Has anyone tried Paris Hilton's new fragrance, I think it's called Just Me or something like that.  I tested it a Jones today, and I must say that I am really impressed.  I like it a lot.  It reminds me of a few Gucci perfumes I have.  I actually might get this one.  I'm loving it.


----------



## vloky (Oct 21, 2005)

when I saw it in the store I couldn't help myself, I stated out loud, "does it smell like skanks?"  "maybe old underwear?"  I'm such a b**ch


----------



## Scrangie (Oct 23, 2005)

I like it a lot better than the first one.


----------



## makeup_junkie (Oct 23, 2005)

I agree.  I hated the first one.  I bought this one yesterday and I love it.


----------



## itslikewhoa (Dec 26, 2005)

i like the old one more then the new one cuz i jut got it 4 xmas lol i think this one is 2 strong ....


----------



## sbetsy (Jan 17, 2006)

I wanted to hate it but I adore it! It's so clean and pretty.

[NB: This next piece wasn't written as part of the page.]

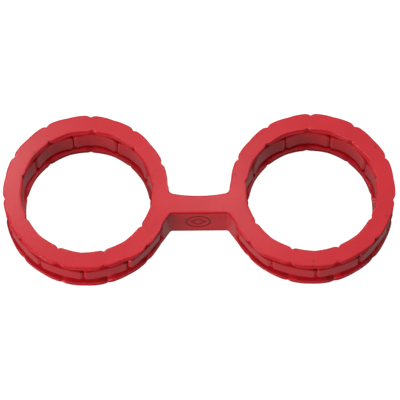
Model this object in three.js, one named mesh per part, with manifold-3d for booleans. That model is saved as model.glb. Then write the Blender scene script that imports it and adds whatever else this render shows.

It's a great daytime perfume.


----------



## REYNALD0C (Jan 17, 2006)

I actually like Paris Hiltons perfume & colognes!  I like the first one "Paris Hilton" for men & women,  Im not tooo fond of "Just Me" for men & women.  I like the Paris Hilton better, because its more fruitier.


----------



## Luxurious (Jan 22, 2006)

i only tried paris hilton...i like this


----------